Schools
Lexington Community Education: Pushed Too Hard: Parenting in an Achievement-Crazy Culture: An Evening with Alfie Kohn

What does it mean to say we want our kids to be “successful”? In some neighborhoods, that word translates as making higher grades and test scores than other people’s children . . . so they’ll be accepted by elite colleges... so they’ll get high-paying jobs... so they can... well, what? Erich Fromm once observed that “few parents have the courage to care more for their children’s happiness than for their success.” Indeed, research shows that affluent, high-achieving students are more likely to suffer from depression — and less likely to value learning for its own sake. Alfie Kohn invites us to rethink basic assumptions about competition, school achievement, and the relationship between how we’re raising our kids and how we hope they’ll turn out. Alfie Kohn writes and speaks widely on human behavior, education, and parenting. The latest of his twelve books are Feel-Bad Education and Other Contrarian Essays on Children and The Homework Myth: Why Our Kids Get Too Much of A Bad Thing and Unconditional Parenting: Moving from Rewards and Punishments to Love and Reason. Kohn has been described in Time magazine as “perhaps the country’s most outspoken critic of education’s fixation on grades [and] test scores.” His criticisms of competition and rewards have helped to shape the thinking of educators — as well as parents and managers — across the country and abroad.
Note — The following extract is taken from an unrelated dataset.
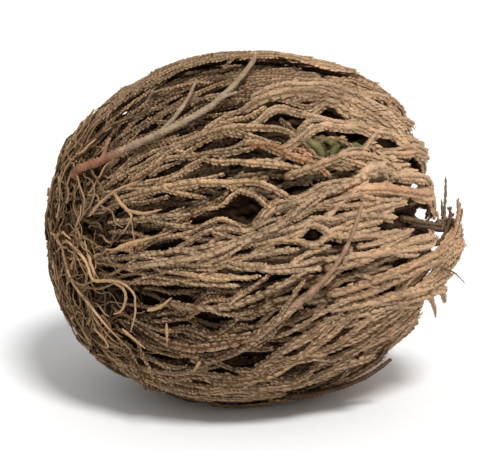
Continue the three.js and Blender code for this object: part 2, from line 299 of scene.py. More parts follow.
def smooth_route(corners):
    """A smooth line through corners that each give psi, phi and depth."""
    corners = np.array(corners, float)
    ends = np.concatenate([[2 * corners[0] - corners[1]], corners, [2 * corners[-1] - corners[-2]]])
    route = []
    for a, b, c, d in zip(ends, ends[1:], ends[2:], ends[3:]):
        length = np.linalg.norm(ball_points(*c) - ball_points(*b))
        t = np.linspace(0, 1, max(2, int(length / ROUTE_STEP)), endpoint=False)[:, None]
        line = 2 * b + (c - a) * t
        line += (2 * a - 5 * b + 4 * c - d) * t**2
        line += (3 * b - a - 3 * c + d) * t**3
        route.append(0.5 * line)
    return np.concatenate(route + [corners[-1:]]).T


def parted_by_gaps(phi, psi, gaps, share=1.0):
    """Strands pass round each gap, on the side of it that they lie on anyway."""
    phi = phi.copy()
    for gap_psi, gap_phi, half_length, half_width in gaps:
        ahead = np.clip((psi - gap_psi) / (GAP_REACH * half_length), -1, 1)
        inside = 0.5 + 0.5 * np.cos(math.pi * ahead)
        off = round_from(gap_phi, phi)
        nearest = np.argmin(np.abs(ahead))
        if inside[nearest] == 0 or abs(off[nearest]) > PARTED_REACH * half_width:
            continue
        side = 1.0 if off[nearest] >= 0 else -1.0
        near = np.exp(-np.clip(side * off, 0, None) ** 2 / (GAP_REACH * half_width) ** 2)
        crossing = np.clip(-side * off, 0, None)
        phi += side * inside * share * (half_width * near + crossing)
    return phi


def distance_squared(psi, phi, place, reach=1.0):
    """How far points are from a place's middle, squared: 1 where the reach times its half measures ends."""
    middle_psi, middle_phi, half_length, half_width = place
    along = (psi - middle_psi) / (reach * half_length)
    across = round_from(middle_phi, phi) / (reach * half_width)
    return along**2 + across**2


def under_gap(psi, phi):
    """How much a place deep in is seen through a gap, from 0 to 1, for painted shade."""
    seen = np.zeros(len(psi))
    for gap in GAPS:
        seen = np.maximum(seen, 1 - smoothstep(distance_squared(psi, phi, gap, GAP_REACH), 0.5, 1.5))
    return seen


def before_opening(psi, phi):
    """The part of a strand before it would come to the mouth's opening."""
    inside = distance_squared(psi, phi, MOUTH_OPENING) < 1
    return slice(0, int(np.argmax(inside)) if inside.any() else len(psi))


def breadth(psi, phi):
    off = np.abs(round_from(UPPER_SIDE, phi))
    upper = (1 - smoothstep(off, *UPPER_SIDE_EDGE)) * (1 - smoothstep(psi, *UPPER_SIDE_END))
    return lerp(*BREADTHS, smoothstep(psi, *BREADTH_PSI)) * (1 - UPPER_THINNING * upper)


def greenness(psi, phi, depth):
    return MOST_GREEN * np.exp(-distance_squared(psi, phi, GREEN_SPOT)) * smoothstep(depth, *GREEN_DEPTHS)


def shifted_tone(rng, tone, shift, spread):
    return np.clip(tone + rng.normal(shift, spread), 0, 1)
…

Kohn has been featured on hundreds of TV and radio programs, including the “Today” show and two appearances on “Oprah”; he has been profiled in the Washington Post and the Los Angeles Times, while his work has been described and debated in many other leading publications. Kohn lectures widely at universities and to school faculties, parent groups, and corporations. In addition to speaking at staff development seminars and keynoting national education conferences on a regular basis, he conducts workshops for teachers and administrators on various topics. His efforts to make research in human behavior accessible to a general audience have also been published in the Atlantic Monthly, Parents, and Psychology Today. His many articles on education include a dozen widely reprinted essays in Phi Delta Kappan from 1991 to 2008. Among them: “Choices for Children: Why and How to Let Students Decide,” “How Not to Teach Values: A Critical Look at Character Education,” “Test Today, Privatize Tomorrow,” and “Why Self-Discipline is Overrated.”